Automation categories
Automation ranges from simple triggered actions to complex multi-system orchestrations. Category assignment determines governance requirements including approval, documentation, testing, and monitoring standards.
Category one automation encompasses simple, single-system automations with limited scope. Email rules, calendar automation, and basic form processing fall within this category. Users may implement category one automation without formal approval, though they remain responsible for appropriate configuration.
Category two automation involves cross-system integrations and workflow automation affecting business processes. Integration platform workflows, automated reporting, and scheduled data processing require department head approval, documentation of logic and data flows, and testing before deployment.
Category three automation includes robotic process automation, AI-augmented automation, and any automation affecting sensitive data or consequential decisions. These require IT governance approval, formal development and testing processes, and ongoing monitoring. Production deployment follows change management procedures.

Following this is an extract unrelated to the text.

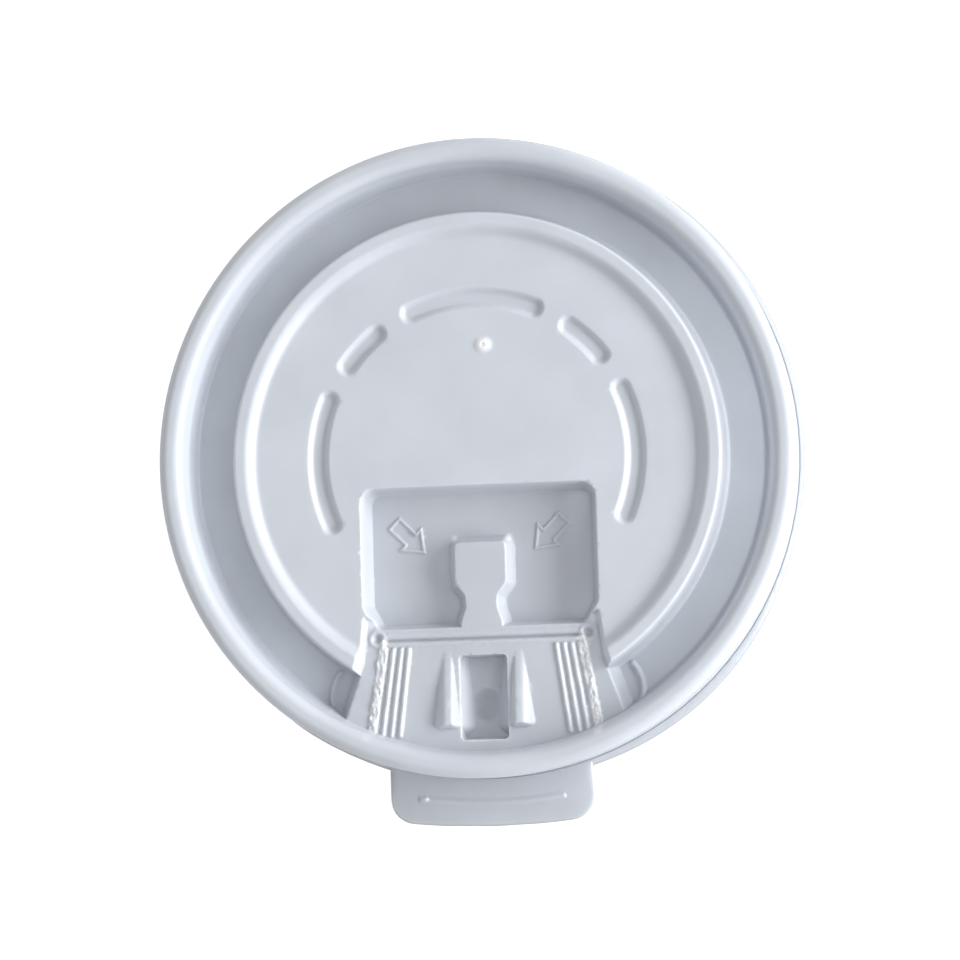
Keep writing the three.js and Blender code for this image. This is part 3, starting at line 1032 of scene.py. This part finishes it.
            number[rows] = len(c) + np.arange(len(rows))
            nc, ns, nl = self.between(c, s, along, a[rows], b[rows], 0.5)
            c, s, along = np.concatenate([c, nc]), np.concatenate([s, ns]), np.concatenate([along, nl])
            point = np.concatenate([point, self.place(nc, ns, nl)])
            order = (longest[:, None] + np.arange(3)) % 3
            corners = np.take_along_axis(corners, order, 1)
            mids = np.take_along_axis(number[which], order, 1)
            corners = self.cut(corners, mids)
        LOG.info("surface: %d vertices, %d triangles after %d rounds", len(c), len(corners), turn_no + 1)
        return c, s, along, point, corners

    @staticmethod
    def cut(corners: Array, mids: Array) -> Array:
        """Cuts triangles whose first edge is the longest, at the middles that are not negative.

        Args:
            corners: Three vertices in each row.
            mids: The middle vertex of the edge after each corner, or minus one.

        Returns:
            The new triangles, in the same turning sense.
        """
        p, q, r = corners.T
        m, n, o = mids.T
        none, one = m < 0, (m >= 0) & (n < 0) & (o < 0)
        right, left = (m >= 0) & (n >= 0) & (o < 0), (m >= 0) & (n < 0) & (o >= 0)
        three = (m >= 0) & (n >= 0) & (o >= 0)
        pieces = [(none, (p, q, r)), (one, (p, m, r)), (one, (m, q, r)),
                  (right, (p, m, r)), (right, (m, q, n)), (right, (m, n, r)),
                  (left, (m, q, r)), (left, (p, m, o)), (left, (m, r, o)),
                  (three, (p, m, o)), (three, (m, q, n)), (three, (m, n, r)), (three, (m, r, o))]
        return np.concatenate([np.stack([v[rows] for v in tri], 1) for rows, tri in pieces])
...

Documentation requirements
All category two and three automations require documentation enabling maintenance, troubleshooting, and transfer of responsibility. Documentation includes purpose and business justification, data inputs and outputs, logic and decision rules, exception handling, and responsible owner.
Documentation must remain current; changes to automation require documentation updates. Undocumented automations identified through audit face remediation deadlines; automations not documented within specified timeframes face deactivation.

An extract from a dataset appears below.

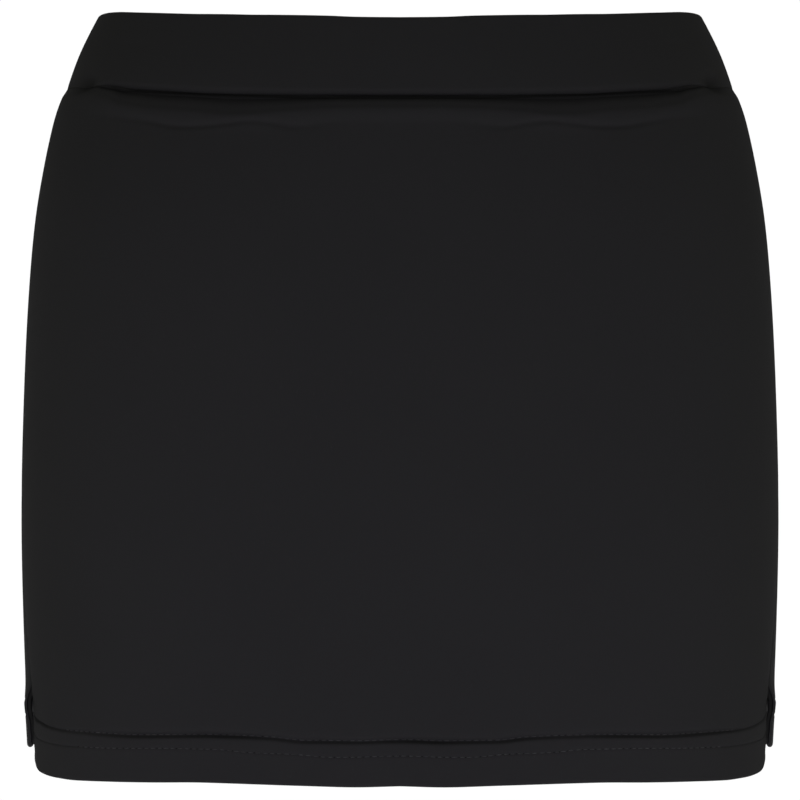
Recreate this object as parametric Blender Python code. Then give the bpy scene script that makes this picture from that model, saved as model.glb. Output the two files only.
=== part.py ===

Monitoring and maintenance
Automated systems require monitoring appropriate to their criticality. At minimum, automation owners review execution logs monthly to identify errors, unexpected behaviours, and drift from intended operation. Category three automations require real-time monitoring with alerting for failures and anomalies.
Automation maintenance responsibilities include monitoring, error investigation, updating for environment changes, and eventual decommissioning. Ownership must be assigned and maintained; automations without assigned owners face review and potential deactivation. Staff transitions require explicit automation handover.
Testing standards
Automation testing requirements scale with category and risk. Category one automation requires informal verification that the automation performs as expected. Category two requires documented testing covering normal operation, edge cases, and error handling. Category three requires formal test plans, user acceptance testing, and regression testing for changes.
Test environments should mirror production configuration to the extent practical. Testing with production data requires data protection safeguards; synthetic or anonymised data is preferred where adequate for testing purposes.
Policy review
AI and automation capabilities evolve rapidly, outpacing traditional policy review cycles. This policy undergoes annual review with additional reviews triggered by significant developments in AI capabilities, regulations, or organisational AI adoption.
The AI governance function monitors developments affecting policy relevance. Emerging capabilities, new risks, regulatory changes, and incident learnings inform policy updates. Staff may propose policy amendments through the governance function at any time.
Approved tool lists require more frequent updates than the policy itself. Tool additions, removals, and condition changes may occur outside full policy review cycles following appropriate vetting and approval.